Given information >>
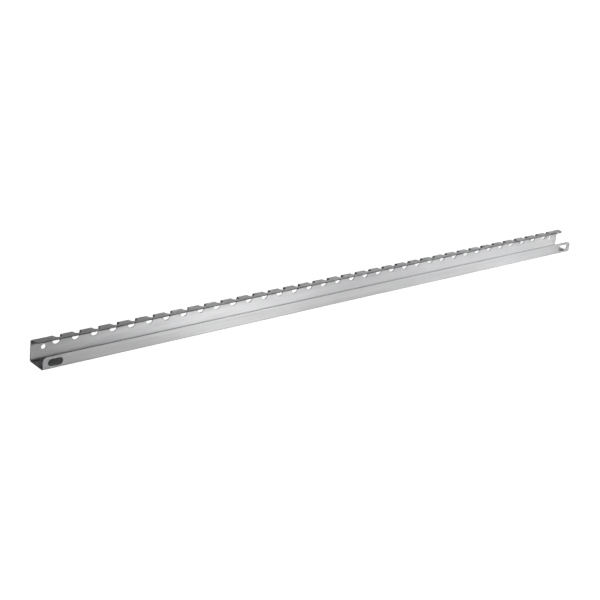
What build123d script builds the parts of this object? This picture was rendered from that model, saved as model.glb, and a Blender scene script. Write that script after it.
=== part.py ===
"""Knife magnetic rack: one folded stainless channel with a magnet bar bonded behind its low front wall.

Frame, in millimetres: X along the rack, +Y from the front wall to the back wall, +Z up.
The origin is at the middle of the rack's length and depth, on the underside of its bottom plate.

The channel is a single sheet with three bends. A row of obround notches is punched across the top
bend, so each notch cuts both the back wall and the flange that is folded forward from it.
"""

import os

from build123d import *

# Channel: outside sizes of the folded sheet.
RACK_LENGTH = 914.4
CHANNEL_DEPTH = 28.0
BACK_WALL_HEIGHT = 26.5
FRONT_WALL_HEIGHT = 15.8
FLANGE_WIDTH = 12.0
SHEET_THICKNESS = 1.2
BEND_INNER_RADIUS = 1.0
CORNER_RADIUS = 6.5

# Notches across the top bend: reach is measured from the outside corner of the bend.
NOTCH_PITCH = 25.0
NOTCH_WIDTH = 10.0
NOTCH_FLANGE_REACH = 8.0
NOTCH_WALL_REACH = 11.5
NOTCH_END_MARGIN = 25.0

# Fixing holes, all at one distance from the ends of the sheet.
FIXING_END_DISTANCE = 16.0
SLOT_LENGTH = 19.0
SLOT_WIDTH = 9.0
SLOT_HEIGHT = 7.8
ROUND_HOLE_DIAMETER = 6.0
ROUND_HOLE_HEIGHT = 14.8

# Magnet bar behind the front wall: tape, magnets in their carrier, then the yoke strip.
TAPE_THICKNESS = 0.5
MAGNET_LENGTH = 36.0
MAGNET_HEIGHT = 7.0
MAGNET_THICKNESS = 5.0
MAGNET_CLEARANCE = 0.15
CARRIER_RIB = 4.7
CARRIER_RIM = 0.75
YOKE_THICKNESS = 1.2
BAR_END_DISTANCE = 44.0
BAR_BEND_CLEARANCE = 0.2

# Sizes that follow from the ones above.
BEND_OUTER_RADIUS = BEND_INNER_RADIUS + SHEET_THICKNESS
CUT_PAST = 1.0

FRONT_FACE_Y = -CHANNEL_DEPTH / 2
BACK_FACE_Y = CHANNEL_DEPTH / 2
FLANGE_EDGE_Y = BACK_FACE_Y - FLANGE_WIDTH
FIXING_X = RACK_LENGTH / 2 - FIXING_END_DISTANCE

POCKET_LENGTH = MAGNET_LENGTH + 2 * MAGNET_CLEARANCE
POCKET_HEIGHT = MAGNET_HEIGHT + 2 * MAGNET_CLEARANCE
POCKET_PITCH = POCKET_LENGTH + CARRIER_RIB
BAR_HEIGHT = POCKET_HEIGHT + 2 * CARRIER_RIM
BAR_Z = SHEET_THICKNESS + BEND_INNER_RADIUS + BAR_BEND_CLEARANCE + BAR_HEIGHT / 2
BAR_ROOM = RACK_LENGTH - 2 * BAR_END_DISTANCE - CARRIER_RIB
MAGNET_COUNT = int(BAR_ROOM // POCKET_PITCH)
BAR_LENGTH = MAGNET_COUNT * POCKET_PITCH + CARRIER_RIB

TAPE_Y = FRONT_FACE_Y + SHEET_THICKNESS
CARRIER_Y = TAPE_Y + TAPE_THICKNESS
YOKE_Y = CARRIER_Y + MAGNET_THICKNESS


def centred_row(room, pitch):
    """X positions of the most copies at this pitch that fit in this room, centred on the rack."""
    count = int(room // pitch) + 1
    return [(index - (count - 1) / 2) * pitch for index in range(count)]


def folded_section():
    """Cross-section of the sheet in the YZ plane, with its three bends."""
    outer = [
        (FRONT_FACE_Y, FRONT_WALL_HEIGHT),
        (FRONT_FACE_Y, 0),
        (BACK_FACE_Y, 0),
        (BACK_FACE_Y, BACK_WALL_HEIGHT),
        (FLANGE_EDGE_Y, BACK_WALL_HEIGHT),
    ]
    inner = [
        (FRONT_FACE_Y + SHEET_THICKNESS, FRONT_WALL_HEIGHT),
        (FRONT_FACE_Y + SHEET_THICKNESS, SHEET_THICKNESS),
        (BACK_FACE_Y - SHEET_THICKNESS, SHEET_THICKNESS),
        (BACK_FACE_Y - SHEET_THICKNESS, BACK_WALL_HEIGHT - SHEET_THICKNESS),
        (FLANGE_EDGE_Y, BACK_WALL_HEIGHT - SHEET_THICKNESS),
    ]
    with BuildSketch(Plane.YZ) as section:
        with BuildLine():
            FilletPolyline(*outer, radius=BEND_OUTER_RADIUS)
            FilletPolyline(*inner, radius=BEND_INNER_RADIUS)
            Line(outer[0], inner[0])
            Line(outer[-1], inner[-1])
        make_face()
    return section.sketch


def obround_cutter(centre, long_side, short_side, x_dir, z_dir, depth):
    """Solid obround that starts at centre, with its long side along x_dir, and runs along z_dir."""
    start = Plane(origin=centre, x_dir=x_dir, z_dir=z_dir)
    return extrude(start * SlotOverall(long_side, short_side), amount=depth)


def notch_cutters(x):
    """The two cuts that make one notch: one through the back wall, one through the flange."""
    bend_depth = BEND_OUTER_RADIUS + CUT_PAST
    wall_long = NOTCH_WALL_REACH + NOTCH_WIDTH
    wall_cut = obround_cutter(
        centre=(x, BACK_FACE_Y + CUT_PAST, BACK_WALL_HEIGHT - NOTCH_WALL_REACH + wall_long / 2),
        long_side=wall_long,
        short_side=NOTCH_WIDTH,
        x_dir=(0, 0, 1),
        z_dir=(0, -1, 0),
        depth=bend_depth,
    )
    flange_long = NOTCH_FLANGE_REACH + NOTCH_WIDTH
    flange_cut = obround_cutter(
        centre=(x, BACK_FACE_Y - NOTCH_FLANGE_REACH + flange_long / 2, BACK_WALL_HEIGHT + CUT_PAST),
        long_side=flange_long,
        short_side=NOTCH_WIDTH,
        x_dir=(0, 1, 0),
        z_dir=(0, 0, -1),
        depth=bend_depth,
    )
    return [wall_cut, flange_cut]


def fixing_cutters(x):
    """The obround slot in the front wall and the round hole in the back wall at one end."""
    slot = obround_cutter(
        centre=(x, FRONT_FACE_Y - CUT_PAST, SLOT_HEIGHT),
        long_side=SLOT_LENGTH,
        short_side=SLOT_WIDTH,
        x_dir=(1, 0, 0),
        z_dir=(0, 1, 0),
        depth=SHEET_THICKNESS + 2 * CUT_PAST,
    )
    hole_start = Plane(origin=(x, BACK_FACE_Y + CUT_PAST, ROUND_HOLE_HEIGHT), z_dir=(0, -1, 0))
    hole = extrude(hole_start * Circle(ROUND_HOLE_DIAMETER / 2), amount=SHEET_THICKNESS + 2 * CUT_PAST)
    return [slot, hole]


def free_corner_edges(sheet):
    """The short edges, one sheet thickness long, at the free corners of the front wall and the flange."""
    ends = [edge for edge in sheet.edges() if abs(abs(edge.center().X) - RACK_LENGTH / 2) < 1e-3]
    front = [
        edge
        for edge in ends
        if abs(edge.center().Z - FRONT_WALL_HEIGHT) < 1e-3 and edge.center().Y < 0
    ]
    flange = [edge for edge in ends if abs(edge.center().Y - FLANGE_EDGE_Y) < 1e-3]
    return front + flange


def rack_channel():
    """The folded sheet: section, rounded free corners, fixing holes, then the row of notches."""
    sheet = extrude(folded_section(), amount=RACK_LENGTH / 2, both=True)
    sheet = fillet(free_corner_edges(sheet), radius=CORNER_RADIUS)
    cutters = []
    for x in (-FIXING_X, FIXING_X):
        cutters += fixing_cutters(x)
    for x in centred_row(RACK_LENGTH - 2 * NOTCH_END_MARGIN, NOTCH_PITCH):
        cutters += notch_cutters(x)
    return sheet - cutters


def bar_block(length, thickness, height, x, front_y):
    """A block of the magnet bar whose front face is at front_y."""
    return Pos(x, front_y + thickness / 2, BAR_Z) * Box(length, thickness, height)


def pocket_centres():
    """X of each magnet's centre."""
    return [(index - (MAGNET_COUNT - 1) / 2) * POCKET_PITCH for index in range(MAGNET_COUNT)]


def bonding_tape():
    """Double-sided foam tape that holds the magnet bar to the inner face of the front wall."""
    return bar_block(BAR_LENGTH, TAPE_THICKNESS, BAR_HEIGHT, 0, TAPE_Y)


def magnet_carrier():
    """Moulded strip with a through pocket for each magnet."""
    strip = bar_block(BAR_LENGTH, MAGNET_THICKNESS, BAR_HEIGHT, 0, CARRIER_Y)
    pockets = [
        bar_block(POCKET_LENGTH, MAGNET_THICKNESS + 2 * CUT_PAST, POCKET_HEIGHT, x, CARRIER_Y - CUT_PAST)
        for x in pocket_centres()
    ]
    return strip - pockets


def magnet(x):
    """One ferrite block, which lies against the tape in front and the yoke strip behind."""
    return bar_block(MAGNET_LENGTH, MAGNET_THICKNESS, MAGNET_HEIGHT, x, CARRIER_Y)


def yoke_strip():
    """Mild steel strip that closes the magnets' field and covers the back of the carrier."""
    return bar_block(BAR_LENGTH, YOKE_THICKNESS, BAR_HEIGHT, 0, YOKE_Y)


def main():
    nodes = {
        "rack_channel": rack_channel(),
        "bonding_tape": bonding_tape(),
        "magnet_carrier": magnet_carrier(),
        "yoke_strip": yoke_strip(),
    }
    for number, x in enumerate(pocket_centres(), start=1):
        nodes[f"magnet_{number:02d}"] = magnet(x)

    os.makedirs("parts", exist_ok=True)
    for name, shape in nodes.items():
        export_step(shape, f"parts/{name}.step")
    print(f"{len(nodes)} nodes, {MAGNET_COUNT} magnets, bar length {BAR_LENGTH:.1f} mm")


main()
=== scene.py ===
# %% [markdown]
# # A knife magnetic rack in folded stainless steel
#
# The rack is one long sheet of stainless steel, punched flat and then folded into a channel. A bar of
# magnets is taped behind its low front wall, and that wall is what holds the knives. Its nodes say how
# big everything is and where it sits. What we make here is only how it looks: softened edges, real
# finishes, painted shade in the trough and along the cut edges, and light.

import math

import bmesh
import bpy
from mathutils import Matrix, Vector


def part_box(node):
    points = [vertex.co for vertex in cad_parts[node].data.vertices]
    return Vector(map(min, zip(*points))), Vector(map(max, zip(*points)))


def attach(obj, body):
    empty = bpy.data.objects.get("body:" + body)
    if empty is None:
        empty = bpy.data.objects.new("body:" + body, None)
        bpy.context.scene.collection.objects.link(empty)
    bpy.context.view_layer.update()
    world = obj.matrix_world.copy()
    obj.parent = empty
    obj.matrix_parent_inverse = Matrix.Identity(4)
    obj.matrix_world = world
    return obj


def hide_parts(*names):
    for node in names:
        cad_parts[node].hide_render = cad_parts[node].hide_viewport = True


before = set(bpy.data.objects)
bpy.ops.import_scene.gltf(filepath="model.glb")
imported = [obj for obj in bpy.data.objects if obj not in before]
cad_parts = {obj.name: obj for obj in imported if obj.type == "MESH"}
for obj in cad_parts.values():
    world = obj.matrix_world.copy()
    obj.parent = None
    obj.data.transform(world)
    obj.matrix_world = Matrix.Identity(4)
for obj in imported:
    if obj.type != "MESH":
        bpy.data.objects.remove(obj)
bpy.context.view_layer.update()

# %% [markdown]
# ## Sizes
#
# Blender works in metres and a sheet-metal drawing in millimetres, so one factor, MM, turns one into the
# other. The outside sizes are read from the frame. The rest are the sizes on the drawing: the height of
# each wall, the sheet's thickness, the radius inside each bend, and the holes. They are written once,
# here, so that every later step follows the same drawing.

# %% Sizes of the sheet and its holes
MM = 0.001

channel_low, channel_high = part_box("rack_channel")
LENGTH = channel_high.x - channel_low.x
FRONT_Y, BACK_Y = channel_low.y, channel_high.y
BACK_TOP = channel_high.z

FRONT_TOP = 15.8 * MM
FLANGE_WIDTH = 12.0 * MM
SHEET = 1.2 * MM
BEND_INSIDE = 1.0 * MM
CORNER_RADIUS = 6.5 * MM

NOTCH_PITCH = 25.0 * MM
NOTCH_COUNT = 35
NOTCH_WIDTH = 10.0 * MM
NOTCH_IN_FLANGE = 8.0 * MM
NOTCH_IN_WALL = 11.5 * MM

FIXING_FROM_END = 16.0 * MM
SLOT_LENGTH = 19.0 * MM
SLOT_WIDTH = 9.0 * MM
SLOT_Z = 7.8 * MM
ROUND_HOLE = 6.0 * MM
ROUND_HOLE_Z = 14.8 * MM

print("sheet", SHEET / MM, "mm thick,", NOTCH_COUNT, "notches", NOTCH_PITCH / MM, "mm apart")

# %% [markdown]
# ## Outlines
#
# Everything here starts as a flat outline, as it would on the drawing. `arc` gives the points of a round
# stretch, and `obround` the outline of a slot with round ends, which is the shape of most punched holes,
# because a punch with sharp corners wears out first at its corners. When a slot is as long as it is
# wide, it is a plain round hole.

# %% Arcs and slots
ARC_STEPS = 8
ROUND_END_STEPS = 2 * ARC_STEPS


def arc(centre, radius, start, end, steps=ARC_STEPS):
    """Points on a circle between two angles in degrees, ends included."""
    angles = [math.radians(start + (end - start) * step / steps) for step in range(steps + 1)]
    return [(centre[0] + radius * math.cos(a), centre[1] + radius * math.sin(a)) for a in angles]


def obround(centre, long_side, short_side, along_first=True):
    """Outline of a slot with round ends. Its long side is along the first or the second direction."""
    radius = short_side / 2
    reach = long_side / 2 - radius
    turn = 0 if along_first else 90
    across = (reach, 0) if along_first else (0, reach)
    far_centre = (centre[0] + across[0], centre[1] + across[1])
    near_centre = (centre[0] - across[0], centre[1] - across[1])
    far = arc(far_centre, radius, turn - 90, turn + 90, ROUND_END_STEPS)
    near = arc(near_centre, radius, turn + 90, turn + 270, ROUND_END_STEPS)
    # The halves of a round hole share their end points, so each gives one up.
    return far + near if reach > 0 else far[:-1] + near[:-1]


print("a round end has", len(arc((0, 0), 1, 0, 180, ROUND_END_STEPS)), "points")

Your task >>
Above are the lines; repeat exactly the ones from the line containing "for name, shape" down to the line containing "from mathutils import Matrix, Vector", both inclusive.

Exercise result >>
    for name, shape in nodes.items():
        export_step(shape, f"parts/{name}.step")
    print(f"{len(nodes)} nodes, {MAGNET_COUNT} magnets, bar length {BAR_LENGTH:.1f} mm")


main()
=== scene.py ===
# %% [markdown]
# # A knife magnetic rack in folded stainless steel
#
# The rack is one long sheet of stainless steel, punched flat and then folded into a channel. A bar of
# magnets is taped behind its low front wall, and that wall is what holds the knives. Its nodes say how
# big everything is and where it sits. What we make here is only how it looks: softened edges, real
# finishes, painted shade in the trough and along the cut edges, and light.

import math

import bmesh
import bpy
from mathutils import Matrix, Vector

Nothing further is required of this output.